André Magrinho, Professor universitário, doutorado em gestão | andre.magrinho54@gmail.com

Sendo certo que a crise sanitária associada à COVID 19, está bastante mais aliviada com o forte progresso na taxa de vacinação, como é o caso de Portugal, eis que efeitos colaterais se fazem sentir com enorme estrondo: escassez de produtos e de matérias-primas a par de aumentos vertiginosos nos preços. É a tempestade perfeita, tanto mais que não existem soluções imediatas.

Na indústria automóvel é sobretudo a falta de chips que mais penaliza o setor. Na construção civil é a escassez de alumínio, cobre e aço, a par do vidro, madeiras, painéis solares e muitos outros. No entretenimento, particularmente nos jogos, é também a falta de chips o principal problema. Na alimentação, o incremento do consumo e as más colheitas, onde se releva o aumento vertiginoso dos preços do trigo, do café, entre outros, pode vir a ter um impacto muito forte nos bolsos do consumidor. No têxtil, cujas exportações são muito importantes para a economia portuguesa, o forte aumento nos preços da energia, combustíveis, fretes marítimos e falta de matéria-prima, pode, em parte, comprometer o nível de retoma esperada da economia. No comércio marítimo, sentem-se dificuldades de transportes, como engarrafamentos nos portos, escassez de contentores e de matérias-primas e os custos a dispararem: a importação de um contentor que há cerca de um ano e meio poderia custar cerca de 500 dólares, pode custar atualmente 10 a 15 mil dólares.
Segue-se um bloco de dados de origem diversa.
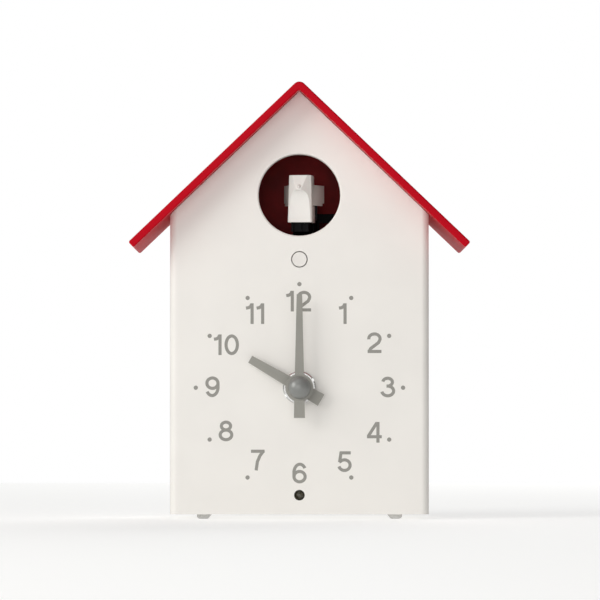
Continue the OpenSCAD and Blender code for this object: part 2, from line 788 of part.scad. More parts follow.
module flap_solenoid() {
    color("dimgray") at_bird() difference() {
        union() {
            box([-4.6, 8.6, rod_z - 5.2], [4.6, 9.6, rod_z + 4.6]);
            box([-4.6, 17.6, rod_z - 5.2], [4.6, 18.6, rod_z + 4.6]);
            box([-4.6, 8.6, rod_z - 5.2], [4.6, 18.6, rod_z - 4.4]);
            rod_y(4, 9.6, 17.6, 0, rod_z);
        }
        rod_y(0.9, 8, 18, 0, rod_z);
    }
}

module bird_carriage() {
    rack_y = [axle_y - 3, axle_y + 20.5];
    sled_y = rim_back + bird_travel + 0.3;
    beam_z = floor_top + 3.2;
    pitch = PI * rack_m;
    color("black") difference() {
        union() {
            at_bird() {
                box([-3.8, -5, beam_z], [3.8, 14, bird_foot]);
                box([-3, -3.6, bird_foot - 0.5], [3, 3.6, bird_foot + 3]);
                box([-4.6, 8.6, beam_z], [4.6, 18.6, rod_z - 5.2]);
            }
            box([-7, sled_y, floor_top + 0.3], [9, 14, floor_top + 2.6]);
            box([-3, sled_y, floor_top + 2.4], [6.4, -0.8, beam_z + 0.3]);
            box([4, 2, floor_top + 2.4], [9, 6, 135.7]);
            box([7, 2, 131.7], [18.6, 6, 135.7]);
            box([-3.4, sled_y, pitch_z + 1], [3.4, 14, floor_top + 0.5]);
            box([-3, rack_y[0], pitch_z + 0.85], [3, rack_y[1], chamber_floor - 0.4]);
            translate([3, 0, 0]) rotate([90, 0, -90]) linear_extrude(6)
                for (i = [-1:7]) translate([-(axle_y + (i + 0.5) * pitch), pitch_z])
                    polygon([[-rack_m, 1], [-0.64 * rack_m, -0.1], [-0.36 * rack_m, -0.62],
                             [0.36 * rack_m, -0.62], [0.64 * rack_m, -0.1], [rack_m, 1]]);
        }
        at_bird() for (side = [-1, 1])
            sided_box(side, [0.7, -6, beam_z - 0.1], [2.9, -4.2, bird_foot - 0.6]);
    }
}

// Moves a shape drawn in X and Z about the movement's axis to the bird's drive, whose axles lie along X
module across(x0, x1, y, z) {
    translate([x0, y, z]) rotate([90, 0, 90]) linear_extrude(x1 - x0) children();
}

module drive_axle() {
    color("white") {
        rod_x(1, -7.4, 12.3, axle_y, axle_z);
        across(-3, 3, axle_y, axle_z) polygon(gear_points(pinion_n, rack_m, 90));
    }
}

module drive_gear() {
    color("white") difference() {
        union() {
            across(7.8, 10.2, axle_y, axle_z) polygon(gear_points(drive_n, drive_m, 0));
            rod_x(2.4, 6.8, 11, axle_y, axle_z);
        }
        rod_x(1, 6, 12, axle_y, axle_z);
    }
}

module motor() {
    color("silver") difference() {
        union() {
            rod_x(6, motor_x, motor_x + 15, motor_y, motor_z);
            rod_x(2.5, motor_x - 1.4, motor_x + 0.5, motor_y, motor_z);
            rod_x(2, motor_x + 15, motor_x + 16, motor_y, motor_z);
        }
        rod_x(0.8, motor_x - 2, motor_x + 3, motor_y, motor_z);
    }
}

module motor_pinion() {
    color("gold") {
        rod_x(0.75, 7.2, motor_x + 2.5, motor_y, motor_z);
        across(7.6, 10.4, motor_y, motor_z)
            polygon(gear_points(motor_n, drive_m, mesh_phase(drive_n, 0, motor_n, -30)));
    }
}

module speaker_frame() {
    color("silver") turned_y([[15.4, cover_y - 1.6], [17.9, cover_y - 1.6], [17.9, cover_y - 0.1],
        [14.6, cover_y - 0.1], [14.6, cover_y - 1.3], [8.4, cover_y - 6.8], [8.4, cover_y - 8],
        [9.4, cover_y - 8], [9.4, cover_y - 7]], speaker_x, speaker_z);
}

module speaker_magnet() {
    color("dimgray") difference() {
        turned_y([[0, cover_y - 13], [8.6, cover_y - 13], [9.2, cover_y - 12.4], [9.2, cover_y - 8.05],
                  [0, cover_y - 8.05]], speaker_x, speaker_z);
        difference() {
            rod_y(5, cover_y - 11, cover_y - 7, speaker_x, speaker_z);
            rod_y(4, cover_y - 12, cover_y - 6, speaker_x, speaker_z);
        }
    }
}

module speaker_cone() {
    color("black") turned_y([[0, cover_y - 4.6], [3, cover_y - 4.9], [4.4, cover_y - 5.8],
        [13.2, cover_y - 1.25], [14.6, cover_y - 1.05], [14.6, cover_y - 0.7], [13.2, cover_y - 0.8],
        [4.4, cover_y - 5.2], [3, cover_y - 4.3], [0, cover_y - 4]], speaker_x, speaker_z);
}

module main_board() {
    color("green") difference() {
        box([4, board_y, 82], [51, board_y + board_t, 117.5]);
        for (p = board_holes) rod_y(1.2, board_y - 1, board_y + 3, p[0], p[1]);
    }
}

module board_parts() {
    y1 = board_y;
    color("black") {
        box([18, y1 - 1.8, 92], [26, y1, 104]);
        box([36, y1 - 1.6, 90], [42, y1, 98]);
        for (x = [27, 34]) rod_y(2.5, y1 - 7, y1, x, 111);
        rod_y(3.4, y1 - 9, y1, 44, 106);
        for (z = [90, 98, 106]) box([5.5, y1 - 4, z], [9.5, y1, z + 6]);
        box([volume_x - 5, y1 + board_t, volume_z - 5], [volume_x + 5, y1 + board_t + 4, volume_z + 5]);
    }
}

module volume_knob() {
    color("white") difference() {
        union() {
            rod_y(1.8, board_y + board_t + 4.1, cover_y + 0.4, volume_x, volume_z);
            along_y(cover_y + 0.1, back_y + 1.2) translate([volume_x, volume_z]) difference() {
                circle(volume_r);
                for (i = [0:19]) rotate(i * 18) translate([volume_r + 0.25, 0]) circle(r = 0.6, $fn = 16);
            }
        }
        box([volume_x - 0.5, back_y + 0.7, volume_z], [volume_x + 0.5, back_y + 2, volume_z + 6]);
    }
}

module board_screws() {
    color("silver") for (p = board_holes) {
        rod_y(1, board_y - 0.2, board_y + 6, p[0], p[1]);
        rod_y(2, board_y - 1.2, board_y - 0.02, p[0], p[1]);
    }
}

// One cell along X; its nub points to the side given
module cell(i) {
    side = i % 2 == 0 ? 1 : -1;
    z = cell_z0 + i * cell_pitch;
    half = cell_len / 2;
    shift = -side * 0.2;
    rod_x(cell_r, -half + shift, half + shift, cell_y, z);
    rod_x(2.6, shift + (side > 0 ? half : -half - 1.4), shift + (side > 0 ? half + 1.4 : -half), cell_y, z);
}

module cells() {
    color("gray") for (i = [0:2]) cell(i);
}

// Tube swept along points, with flat ends
module tube(points, r, n) {
    last = len(points) - 1;
    function along(i) = let (v = points[min(i + 1, last)] - points[max(i - 1, 0)]) v / norm(v);
    function up(t) = abs(t[2]) < 0.9 ? [0, 0, 1] : [1, 0, 0];
    function across_dir(i) = let (t = along(i), s = cross(t, up(t))) s / norm(s);
    rings = [for (i = [0:last]) let (t = along(i), u = across_dir(i), v = cross(u, t))
        for (k = [0:n - 1]) points[i] + r * (u * cos(k * 360 / n) + v * sin(k * 360 / n))];
    sides = [for (i = [0:last - 1], k = [0:n - 1]) let (a = i * n + k, b = i * n + (k + 1) % n)
        each [[a, b, b + n], [a, b + n, a + n]]];
    polyhedron(rings, concat(sides, [[for (k = [n - 1:-1:0]) k], [for (k = [0:n - 1]) last * n + k]]));
}

// Conical coil that presses on a cell's flat end
module contact_spring(side, z) {
    turns = 3;
    steps = 14;
    x0 = side * (bay_x - 0.75);
    x1 = side * (cell_len / 2 + 0.2 + 0.45);
    tube([for (i = [0:turns * steps]) let (f = i / (turns * steps), a = f * turns * 360, r = 4.6 - 1.8 * f)
        [x0 + (x1 - x0) * f, cell_y + r * cos(a), z + r * sin(a)]], 0.35, 6);
}

module contact_springs() {
    color("silver") for (i = [0:2]) contact_spring(i % 2 == 0 ? -1 : 1, cell_z0 + i * cell_pitch);
}

module contact_plates() {
    color("silver") for (side = [-1, 1], i = [0:2])
        sided_box(side, [bay_x - 0.35, cell_y - 5, cell_z0 + i * cell_pitch - 6],
            [bay_x, cell_y + 5, cell_z0 + i * cell_pitch + 6]);
}

// Eases the corners of a hand-laid route
function eased(p, f = 0.3) = [for (i = [0:len(p) - 1])
    each (i == 0 || i == len(p) - 1) ? [p[i]] : let (a = p[i - 1], b = p[i], c = p[i + 1])
        [b + (a - b) * f, b + (a - b) * f * 0.35 + (c - b) * f * 0.35, b + (c - b) * f]];

// Each route leaves and arrives square to the part that it joins
wire_routes = [
    [[27.65, 1.5, 112], [32, 1.5, 112], [35, 9, 108], [30, 16, 103], [9, 18, 94.5], [7.5, 20, 94.5],
     [7.5, 22.9, 94.5]],
    [[27.65, 7.5, 106], [32, 7.5, 106], [34, 13, 100], [29, 16, 96], [9, 18, 91.5], [7.5, 20, 91.5],
     [7.5, 22.9, 91.5]],
    [[-18.8, 27, 101], [-15.5, 27, 101], [-12, 21, 101.5], [-6, 18, 102], [5.5, 18, 102.5],
     [7.5, 19.6, 102.5], [7.5, 22.9, 102.5]],
    [[-18.95, 27, 97.5], [-15.5, 27, 97.5], [-12, 21, 97.5], [-6, 18, 98], [5.5, 18, 99.5],
     [7.5, 19.6, 99.5], [7.5, 22.9, 99.5]],
    [[20, -11.35, 35], [20, -9, 35], [23, -4, 44], [24, 2, 60], [23, 10, 82], [17.5, 11.8, 99],
     [9.5, 17, 109], [7.5, 19.6, 109], [7.5, 22.9, 109]],
    [[6, -19.05, 114], [6, -17, 114], [8, -15, 108], [22, -13.5, 99], [31, -3, 94], [22, 11.9, 101],
     [15, 14.5, 108], [9.5, 16.6, 110.8], [7.5, 19.2, 110.8], [7.5, 22.9, 110.8]],
    [[6, -20.75, 12], [6, -18.5, 12], [14, -16, 14], [25, -9, 22], [28, -4, 42], [28, 7, 74],
     [24.5, 12.5, 90], [15, 15.3, 100], [9.5, 18.2, 107.2], [7.5, 20, 107.2], [7.5, 22.9, 107.2]],
];

module wire_harness() {
    color("red") for (route = wire_routes) tube(eased(route), 0.55, 6);
}

front_housing();
roof_panel();
rear_cover();
battery_door();
foot(-1, -17);  // foot_front_left
foot(1, -17);  // foot_front_right
foot(-1, 30);  // foot_rear_left
foot(1, 30);  // foot_rear_right
case_screws();
roof_screws();
hour_hand();
minute_hand();
hand_cap();
dial_nut();
front_button();
switch_plunger();
switch_body();
switch_board();
sensor_lens();
light_sensor();
sensor_board();
movement_case_front();
movement_case_rear();
middle_plate();
minute_arbor();
hour_wheel();
minute_wheel();
time_set_knob();
centre_wheel();
third_wheel();
seconds_wheel();
fifth_wheel();
rotor();
stator();
stator_coil();
movement_board();
bird_chamber();
chamber_screws();
bird_body();
wing(-1);  // wing_left
wing(1);  // wing_right
wing_pins();
wing_rod();
flap_solenoid();
bird_carriage();
drive_axle();
drive_gear();
motor();
motor_pinion();
speaker_frame();
speaker_magnet();
speaker_cone();
main_board();
board_parts();
volume_knob();
board_screws();
cells();
contact_springs();
contact_plates();
wire_harness();
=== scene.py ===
import json
import math

import bmesh
import bpy
from mathutils import Matrix, Vector


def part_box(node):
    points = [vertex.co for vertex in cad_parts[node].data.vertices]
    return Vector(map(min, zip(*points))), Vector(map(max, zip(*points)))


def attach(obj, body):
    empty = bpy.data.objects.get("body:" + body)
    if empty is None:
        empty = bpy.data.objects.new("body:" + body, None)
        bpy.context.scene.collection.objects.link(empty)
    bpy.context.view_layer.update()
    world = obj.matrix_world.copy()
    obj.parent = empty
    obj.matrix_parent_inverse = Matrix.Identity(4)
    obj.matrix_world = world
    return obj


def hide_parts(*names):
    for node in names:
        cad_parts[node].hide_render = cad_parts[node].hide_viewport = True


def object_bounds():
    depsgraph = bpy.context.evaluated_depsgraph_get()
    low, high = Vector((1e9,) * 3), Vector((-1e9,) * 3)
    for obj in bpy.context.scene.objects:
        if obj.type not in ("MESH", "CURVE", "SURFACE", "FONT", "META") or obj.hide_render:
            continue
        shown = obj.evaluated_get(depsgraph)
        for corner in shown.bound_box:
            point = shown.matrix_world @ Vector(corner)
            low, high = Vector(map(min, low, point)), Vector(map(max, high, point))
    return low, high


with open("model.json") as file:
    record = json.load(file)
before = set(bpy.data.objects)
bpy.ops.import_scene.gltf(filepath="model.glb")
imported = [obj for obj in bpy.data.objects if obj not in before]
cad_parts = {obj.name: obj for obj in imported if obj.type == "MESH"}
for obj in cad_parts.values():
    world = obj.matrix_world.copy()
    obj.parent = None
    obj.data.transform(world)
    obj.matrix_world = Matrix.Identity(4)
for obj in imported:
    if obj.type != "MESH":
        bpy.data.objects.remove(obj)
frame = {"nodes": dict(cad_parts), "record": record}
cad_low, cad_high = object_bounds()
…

No mobiliário, com importância significativa na economia de algumas regiões do país, a escassez de madeira de pinho, pode vir a constituir um grande problema. Em setores associados à moda, como as confeções e o calçado, o tempo de entrega e a escassez, o forte aumento de preços de matérias primas que entram na produção, como por exemplo o algodão, estão a criar fortes constrangimentos. Até no setor do papel, a subida vertiginosa de preços associada também à crise energética e dificuldades nas cadeias de abastecimento está a criar problemas ao setor livreiro e de media. São apenas alguns exemplos, do que está a acontecer em muitas das cadeias de abastecimento, afetando muito significativamente a Europa, mas fazendo-se sentir por todo o mundo ocidental.

Como se explica tudo isto? São várias as razões. Desde logo, o rescaldo da COVID 19, que ao provocar simultaneamente um choque na procura e na oferta, torna agora muito difícil uma resposta a um crescimento rápido da procura global. A Ásia começou a recuperar primeiro e a absorver os stocks de matérias-primas e produtos existentes, alguns custos associados ao imperativo da transição energética, que levaram ao desinvestimento na exploração de hidrocarbonetos, sem resposta equivalente por parte das energias renováveis, também explicam alguma da subida de preços do petróleo e do gás, a que também não são indiferentes fatores de natureza geopolítica. As guerras comerciais que têm vindo a emergir, sobretudo entre os EUA e a China também explicam uma parte do que está a suceder. Mas, o que é menos compreensível é que, a partir dos anos oitenta do século passado, as deslocalizações industriais de uma parte muito significativa das indústrias de mão de obra intensiva, e bem assim, o crescimento generalizado das cadeias globais de valor, em particular as cadeias de abastecimento, tenha descurado completamente os imperativos mínimos de segurança económica, como se constatou logo no início da pandemia, como se os Estados, mesmo os mais poderosos, como os EUA e a Europa, tivessem deixado de pensar e de ter inteligência estratégica. E, na verdade, não existem atalhos a curto prazo para muitos dos problemas criados.